Thread of legal hubbub

Postby willeyeam » Tue Jan 03, 2023 11:43 pm

Are you saying you pay a fee for just straight up not renewing?

MalkinIsMyHomeboy
Posts: 29559
Joined: Wed Mar 25, 2015 1:45 pm
Location: “MIMH is almost always correct” -ulf

Thread of legal hubbub

Postby MalkinIsMyHomeboy » Wed Jan 04, 2023 11:46 am

Does the lease say anything about early termination?
this is all I could find for it
Image
interestingly they mention their responsibility to relet…

Shyster
Posts: 13186
Joined: Wed Mar 25, 2015 6:08 pm
Location: Nullius in verba

Thread of legal hubbub

Postby Shyster » Thu Jan 19, 2023 1:44 am


Shyster
Posts: 13186
Joined: Wed Mar 25, 2015 6:08 pm
Location: Nullius in verba

Thread of legal hubbub

Postby Shyster » Fri Feb 17, 2023 2:20 am


mac5155
Posts: 13996
Joined: Wed Mar 25, 2015 12:47 pm

Thread of legal hubbub

Postby mac5155 » Sun Apr 09, 2023 10:49 pm

Generally speaking. My father in law is likely leaving his house and a his mother's house to my wife. She's an only child.
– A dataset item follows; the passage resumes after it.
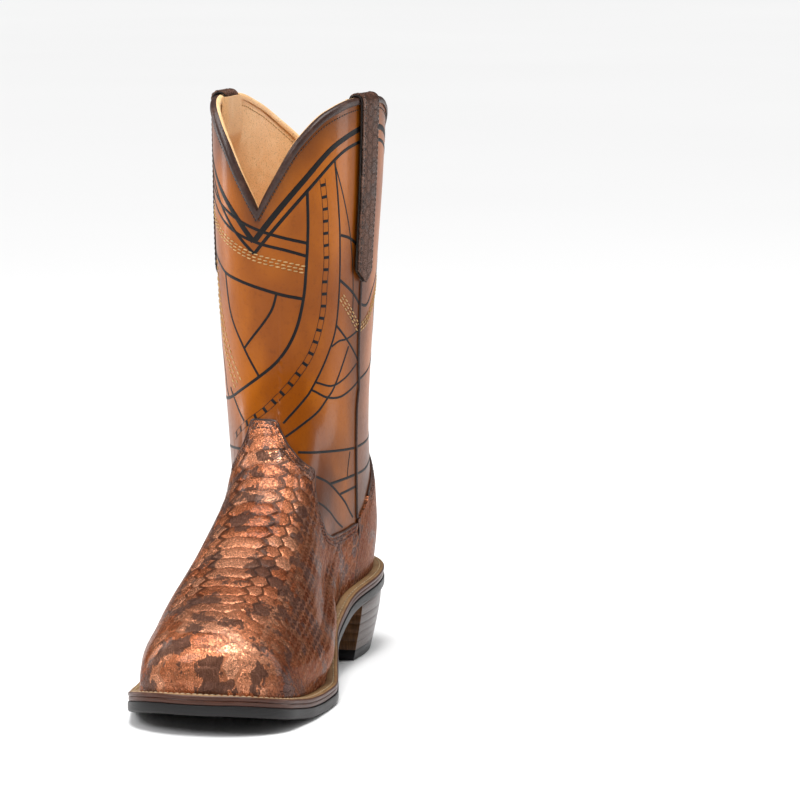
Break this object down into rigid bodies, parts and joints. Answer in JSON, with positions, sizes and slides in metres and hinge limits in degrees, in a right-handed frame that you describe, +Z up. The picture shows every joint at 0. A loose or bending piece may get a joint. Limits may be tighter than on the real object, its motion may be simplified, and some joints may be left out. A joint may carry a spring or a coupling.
{
  "type": "cowboy boot",
  "caption": "Western cowboy boot for the right foot: python-embossed copper vamp and counter, cognac shaft, pull straps, square toe, stacked heel",
  "frame": {"origin": "the middle of the bounding box, on the floor", "axes": "+Z up, -Y to the toe, +X to the inner side of the foot, so -X is the outer side"},
  "size_m": [0.1097, 0.31, 0.3316],
  "materials": {
    "python_leather": "metallic copper, python embossed, glossy",
    "shaft_leather": "polished cognac with printed black lines and stitching",
    "trim_leather": "dark brown, semi-gloss",
    "lining_leather": "matte natural",
    "heel_leather": "stacked, polished dark brown",
    "sole_rubber": "black, satin",
    "midsole_leather": "brown, burnished edge",
    "welt_leather": "natural tan, stitched",
    "steel": "plain",
    "cork": "granulated cork",
    "board": "leather board, matte"
  },
  "bodies": {
    "boot": {"cork_filler": "cork", "heel_counter_cover": "python_leather", "heel_lift_1": "heel_leather", "heel_lift_2": "heel_leather", "heel_lift_3": "heel_leather", "heel_lift_4": "heel_leather", "heel_lift_5": "heel_leather", "heel_nail_1": "steel", "heel_nail_2": "steel", "heel_nail_3": "steel", "heel_nail_4": "steel", "heel_nail_5": "steel", "heel_stiffener": "board", "insole": "board", "midsole": "midsole_leather", "outsole": "sole_rubber", "shaft_back_panel": "shaft_leather", "shaft_front_panel": "shaft_leather", "shaft_lining_back": "lining_leather", "shaft_lining_front": "lining_leather", "shank": "steel", "side_seam_piping_lateral": "trim_leather", "side_seam_piping_medial": "trim_leather", "sock_liner": "lining_leather", "toe_puff": "board", "top_lift": "sole_rubber", "topline_binding_back": "trim_leather", "topline_binding_front": "trim_leather", "vamp": "python_leather", "vamp_lining": "lining_leather", "welt": "welt_leather"},
    "pull_strap_medial_loop": {"pull_strap_medial": "python_leather", "pull_strap_backing_medial": "trim_leather"},
    "pull_strap_lateral_loop": {"pull_strap_lateral": "python_leather", "pull_strap_backing_lateral": "trim_leather"}
  },
  "joints": [
    {"name": "pull_strap_medial_flex", "type": "hinge", "parent": "boot", "child": "pull_strap_medial_loop", "pos_m": [0.04111, 0.06628, 0.32501], "axis": [0.1857, 0.9826, 0], "range_deg": [-15, 15], "stiffness_Nm_per_rad": 0.02, "deforming": ["pull_strap_medial", "pull_strap_backing_medial"]},
    {"name": "pull_strap_lateral_flex", "type": "hinge", "parent": "boot", "child": "pull_strap_lateral_loop", "pos_m": [-0.04471, 0.07681, 0.32501], "axis": [0.0574, 0.9983, 0], "range_deg": [-15, 15], "stiffness_Nm_per_rad": 0.02, "deforming": ["pull_strap_lateral", "pull_strap_backing_lateral"]}
  ]
}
I'd like to tell him let's figure this out ASAP. Is a trust the best option?

Beveridge
Posts: 5407
Joined: Wed Mar 25, 2015 6:17 pm
Location: 8-8-1

Thread of legal hubbub

Postby Beveridge » Sun Apr 09, 2023 11:19 pm

Trust is going to be the way to go. Mainly because the trust will get a stepped up tax basis. Meaning that when the last person of the trust dies, the value of the house becomes the value on date of death. So if the house is sold say within a year or two, probably will have minimum capital gains on the sale. You avoid probate as well, but that's not the big advantage here.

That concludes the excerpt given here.